- _Written request_
Copy each line below that includes "axes".
::::::::
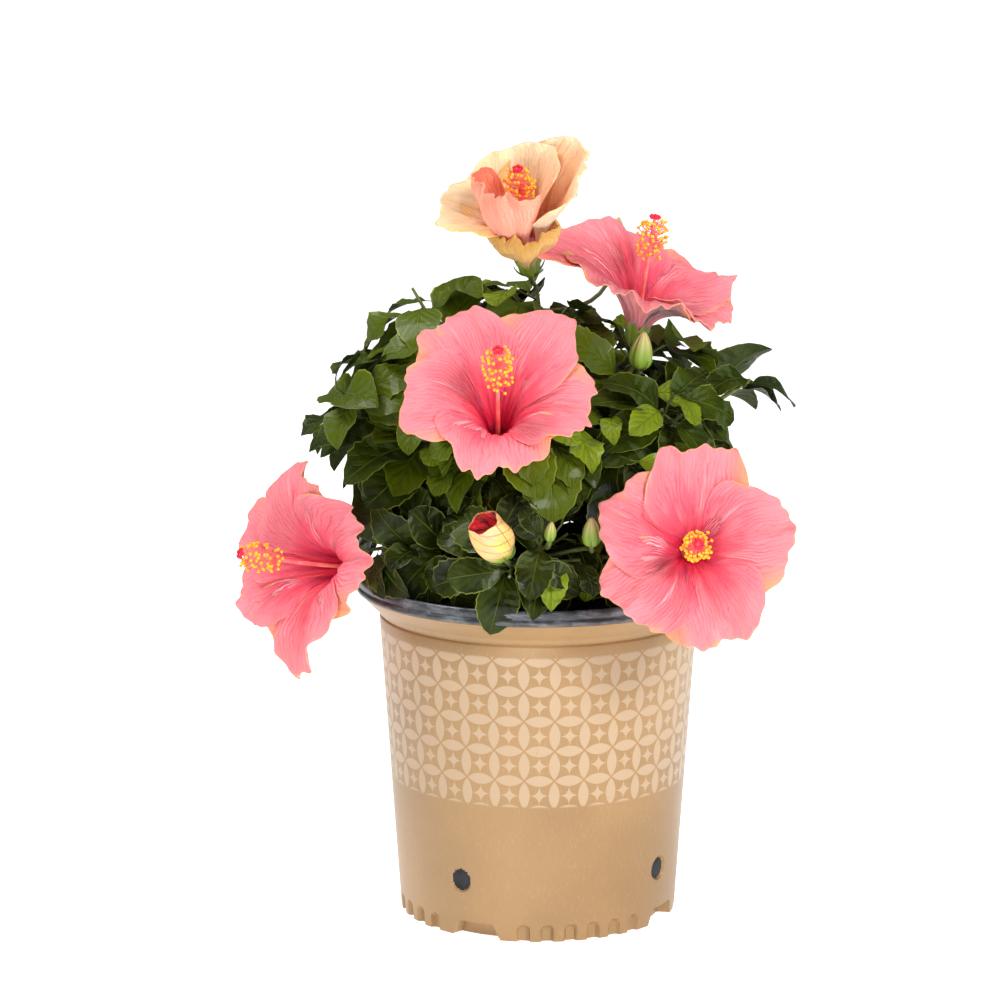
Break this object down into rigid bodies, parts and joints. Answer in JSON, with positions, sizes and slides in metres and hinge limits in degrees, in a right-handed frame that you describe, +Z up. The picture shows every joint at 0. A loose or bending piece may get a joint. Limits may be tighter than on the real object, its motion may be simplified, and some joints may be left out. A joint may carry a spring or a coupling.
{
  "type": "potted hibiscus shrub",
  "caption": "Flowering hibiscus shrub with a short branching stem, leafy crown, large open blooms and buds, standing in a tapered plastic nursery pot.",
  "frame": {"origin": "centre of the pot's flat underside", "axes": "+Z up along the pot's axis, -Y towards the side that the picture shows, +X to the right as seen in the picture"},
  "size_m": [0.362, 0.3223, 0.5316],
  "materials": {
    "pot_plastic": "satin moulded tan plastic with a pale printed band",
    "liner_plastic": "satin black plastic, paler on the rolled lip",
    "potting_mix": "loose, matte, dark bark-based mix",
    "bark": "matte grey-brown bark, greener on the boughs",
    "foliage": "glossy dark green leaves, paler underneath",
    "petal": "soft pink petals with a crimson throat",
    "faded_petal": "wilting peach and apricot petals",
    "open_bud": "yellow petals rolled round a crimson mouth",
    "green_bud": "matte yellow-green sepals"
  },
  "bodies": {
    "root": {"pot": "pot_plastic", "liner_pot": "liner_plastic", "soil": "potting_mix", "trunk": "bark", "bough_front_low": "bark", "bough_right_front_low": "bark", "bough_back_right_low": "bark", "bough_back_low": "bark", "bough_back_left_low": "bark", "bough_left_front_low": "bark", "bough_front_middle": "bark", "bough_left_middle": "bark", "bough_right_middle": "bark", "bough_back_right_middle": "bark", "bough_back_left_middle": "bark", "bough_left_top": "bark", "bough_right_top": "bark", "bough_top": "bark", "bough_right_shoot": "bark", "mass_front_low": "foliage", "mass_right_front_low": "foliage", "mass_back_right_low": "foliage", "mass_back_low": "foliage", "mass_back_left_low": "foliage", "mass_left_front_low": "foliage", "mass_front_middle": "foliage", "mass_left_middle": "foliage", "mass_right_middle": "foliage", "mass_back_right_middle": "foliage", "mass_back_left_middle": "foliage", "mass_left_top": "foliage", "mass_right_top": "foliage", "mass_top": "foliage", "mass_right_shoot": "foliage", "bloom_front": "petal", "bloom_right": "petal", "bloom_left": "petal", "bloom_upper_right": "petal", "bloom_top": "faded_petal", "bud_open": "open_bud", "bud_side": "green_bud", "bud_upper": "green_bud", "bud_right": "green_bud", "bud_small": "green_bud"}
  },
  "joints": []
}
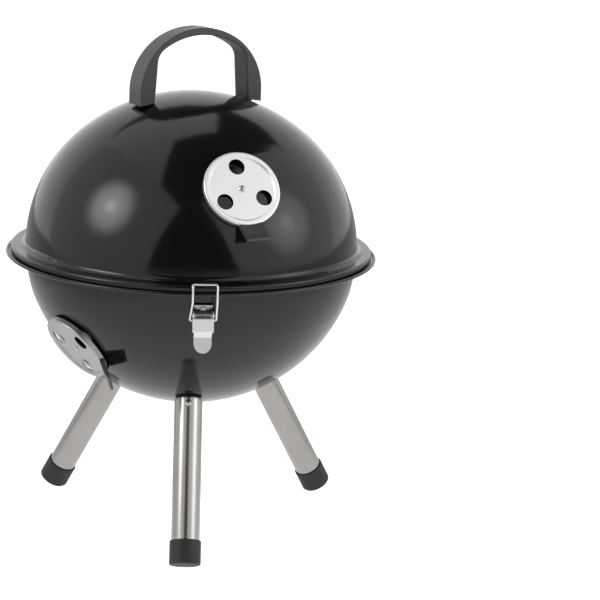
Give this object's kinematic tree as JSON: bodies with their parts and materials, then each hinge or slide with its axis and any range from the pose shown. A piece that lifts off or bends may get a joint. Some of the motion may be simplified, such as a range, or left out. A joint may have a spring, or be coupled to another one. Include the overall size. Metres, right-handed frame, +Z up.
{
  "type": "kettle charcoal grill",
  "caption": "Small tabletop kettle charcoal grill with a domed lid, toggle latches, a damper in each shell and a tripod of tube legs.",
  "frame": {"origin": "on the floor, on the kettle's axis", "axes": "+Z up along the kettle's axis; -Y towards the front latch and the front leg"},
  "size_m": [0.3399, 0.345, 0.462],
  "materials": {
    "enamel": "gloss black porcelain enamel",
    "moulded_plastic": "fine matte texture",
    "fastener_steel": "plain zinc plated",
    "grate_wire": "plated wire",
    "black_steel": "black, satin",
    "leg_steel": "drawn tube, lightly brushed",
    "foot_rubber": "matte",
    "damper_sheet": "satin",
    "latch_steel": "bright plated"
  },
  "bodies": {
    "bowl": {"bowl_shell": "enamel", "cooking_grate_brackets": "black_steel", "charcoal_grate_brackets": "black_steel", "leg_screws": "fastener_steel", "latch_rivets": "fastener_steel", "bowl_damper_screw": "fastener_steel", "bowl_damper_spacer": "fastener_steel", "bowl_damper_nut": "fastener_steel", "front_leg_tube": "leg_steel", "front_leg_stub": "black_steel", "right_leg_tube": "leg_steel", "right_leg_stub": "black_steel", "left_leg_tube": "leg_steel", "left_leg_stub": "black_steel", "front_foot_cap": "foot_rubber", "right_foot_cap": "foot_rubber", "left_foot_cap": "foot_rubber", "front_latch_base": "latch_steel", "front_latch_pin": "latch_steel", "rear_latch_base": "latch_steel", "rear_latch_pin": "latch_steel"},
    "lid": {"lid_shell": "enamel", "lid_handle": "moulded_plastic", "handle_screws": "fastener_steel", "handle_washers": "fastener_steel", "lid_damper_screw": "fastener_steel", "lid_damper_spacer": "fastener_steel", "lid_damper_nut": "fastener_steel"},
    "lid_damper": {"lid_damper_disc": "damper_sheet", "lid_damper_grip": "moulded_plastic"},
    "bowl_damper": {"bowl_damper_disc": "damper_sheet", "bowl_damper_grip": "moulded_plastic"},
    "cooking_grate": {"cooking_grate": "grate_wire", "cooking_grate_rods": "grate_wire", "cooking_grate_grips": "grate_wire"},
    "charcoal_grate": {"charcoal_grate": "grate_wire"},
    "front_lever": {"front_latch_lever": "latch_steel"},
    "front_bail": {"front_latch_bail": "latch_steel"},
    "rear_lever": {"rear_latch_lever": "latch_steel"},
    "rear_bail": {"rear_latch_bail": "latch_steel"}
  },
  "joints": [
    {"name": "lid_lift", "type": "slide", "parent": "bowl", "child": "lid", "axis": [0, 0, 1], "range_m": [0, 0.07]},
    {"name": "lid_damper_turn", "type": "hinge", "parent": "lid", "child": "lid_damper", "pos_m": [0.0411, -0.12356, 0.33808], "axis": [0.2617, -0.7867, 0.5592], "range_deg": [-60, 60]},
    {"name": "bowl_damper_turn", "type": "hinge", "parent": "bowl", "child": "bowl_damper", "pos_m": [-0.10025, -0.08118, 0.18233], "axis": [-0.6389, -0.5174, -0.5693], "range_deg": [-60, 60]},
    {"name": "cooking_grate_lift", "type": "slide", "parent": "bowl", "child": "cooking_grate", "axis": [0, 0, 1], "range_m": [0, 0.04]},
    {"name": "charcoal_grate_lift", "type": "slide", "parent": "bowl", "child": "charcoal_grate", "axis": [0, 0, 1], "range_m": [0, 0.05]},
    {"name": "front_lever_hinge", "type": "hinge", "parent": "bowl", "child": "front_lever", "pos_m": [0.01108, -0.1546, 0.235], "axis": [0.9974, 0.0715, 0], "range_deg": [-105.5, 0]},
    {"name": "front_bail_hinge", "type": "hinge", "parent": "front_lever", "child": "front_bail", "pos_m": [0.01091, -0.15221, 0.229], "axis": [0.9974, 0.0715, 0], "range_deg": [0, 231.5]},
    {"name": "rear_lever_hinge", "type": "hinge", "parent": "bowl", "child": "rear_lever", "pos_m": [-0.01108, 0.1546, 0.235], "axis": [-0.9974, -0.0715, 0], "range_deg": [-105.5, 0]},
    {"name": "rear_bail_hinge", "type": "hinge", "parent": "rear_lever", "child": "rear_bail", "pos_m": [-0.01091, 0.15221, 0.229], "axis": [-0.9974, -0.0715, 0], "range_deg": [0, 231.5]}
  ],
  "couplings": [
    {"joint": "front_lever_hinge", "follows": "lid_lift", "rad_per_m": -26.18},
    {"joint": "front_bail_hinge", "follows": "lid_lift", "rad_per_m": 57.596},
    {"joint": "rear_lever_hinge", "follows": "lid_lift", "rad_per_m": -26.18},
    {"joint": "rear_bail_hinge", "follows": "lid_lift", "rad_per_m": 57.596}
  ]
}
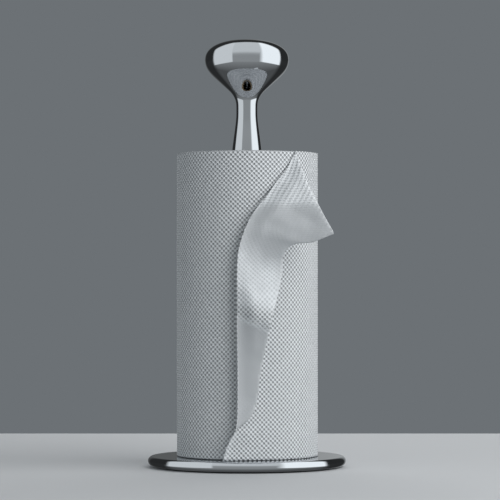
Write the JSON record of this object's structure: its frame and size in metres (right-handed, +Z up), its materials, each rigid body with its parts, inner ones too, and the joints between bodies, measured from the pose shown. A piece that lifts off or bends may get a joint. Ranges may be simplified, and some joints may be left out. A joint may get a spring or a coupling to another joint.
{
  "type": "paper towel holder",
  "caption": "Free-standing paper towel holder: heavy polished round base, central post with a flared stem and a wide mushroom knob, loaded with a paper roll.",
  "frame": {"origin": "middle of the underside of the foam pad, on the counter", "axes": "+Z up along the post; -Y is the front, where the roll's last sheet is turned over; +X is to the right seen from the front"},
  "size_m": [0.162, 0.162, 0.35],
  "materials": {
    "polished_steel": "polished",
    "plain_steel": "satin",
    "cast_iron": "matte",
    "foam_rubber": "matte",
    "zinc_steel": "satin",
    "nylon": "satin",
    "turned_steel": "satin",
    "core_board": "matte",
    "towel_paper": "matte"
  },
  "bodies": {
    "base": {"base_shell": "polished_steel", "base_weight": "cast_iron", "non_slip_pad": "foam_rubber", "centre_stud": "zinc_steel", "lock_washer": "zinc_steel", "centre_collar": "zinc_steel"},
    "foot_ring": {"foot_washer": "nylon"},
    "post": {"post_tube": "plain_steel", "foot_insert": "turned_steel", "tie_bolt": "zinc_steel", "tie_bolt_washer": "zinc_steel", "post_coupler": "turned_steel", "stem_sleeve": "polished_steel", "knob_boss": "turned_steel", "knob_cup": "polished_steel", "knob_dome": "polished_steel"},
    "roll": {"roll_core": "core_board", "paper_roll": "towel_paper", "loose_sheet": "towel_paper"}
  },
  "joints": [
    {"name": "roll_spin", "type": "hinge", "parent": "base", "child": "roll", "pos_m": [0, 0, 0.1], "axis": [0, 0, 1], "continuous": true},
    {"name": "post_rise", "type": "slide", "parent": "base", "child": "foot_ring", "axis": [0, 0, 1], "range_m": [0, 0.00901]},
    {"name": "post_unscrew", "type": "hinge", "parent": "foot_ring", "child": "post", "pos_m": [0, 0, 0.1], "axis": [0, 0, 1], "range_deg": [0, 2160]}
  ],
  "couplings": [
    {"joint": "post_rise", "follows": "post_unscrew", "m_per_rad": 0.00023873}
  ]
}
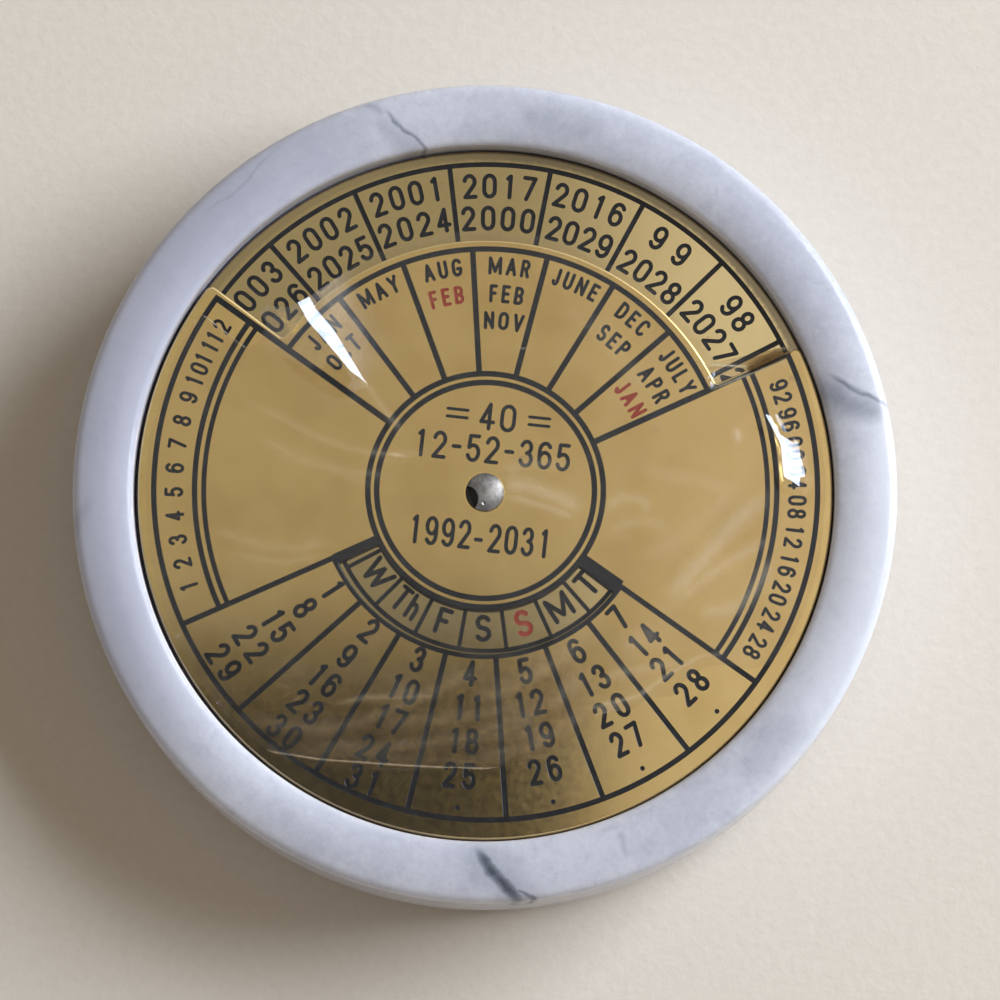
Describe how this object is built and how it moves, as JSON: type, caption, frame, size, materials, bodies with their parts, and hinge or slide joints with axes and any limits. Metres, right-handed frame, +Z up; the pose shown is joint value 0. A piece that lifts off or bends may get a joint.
::::::::
- _Answer_
  "frame": {"origin": "centre of the pot's flat underside", "axes": "+Z up along the pot's axis, -Y towards the side that the picture shows, +X to the right as seen in the picture"},
  "frame": {"origin": "on the floor, on the kettle's axis", "axes": "+Z up along the kettle's axis; -Y towards the front latch and the front leg"},
  "frame": {"origin": "middle of the underside of the foam pad, on the counter", "axes": "+Z up along the post; -Y is the front, where the roll's last sheet is turned over; +X is to the right seen from the front"},
Describe how this object is built and how it moves, as JSON: type, caption, frame, size, materials, bodies with their parts, and hinge or slide joints with axes and any limits. Metres, right-handed frame, +Z up; the pose shown is joint value 0. A piece that lifts off or bends may get a joint.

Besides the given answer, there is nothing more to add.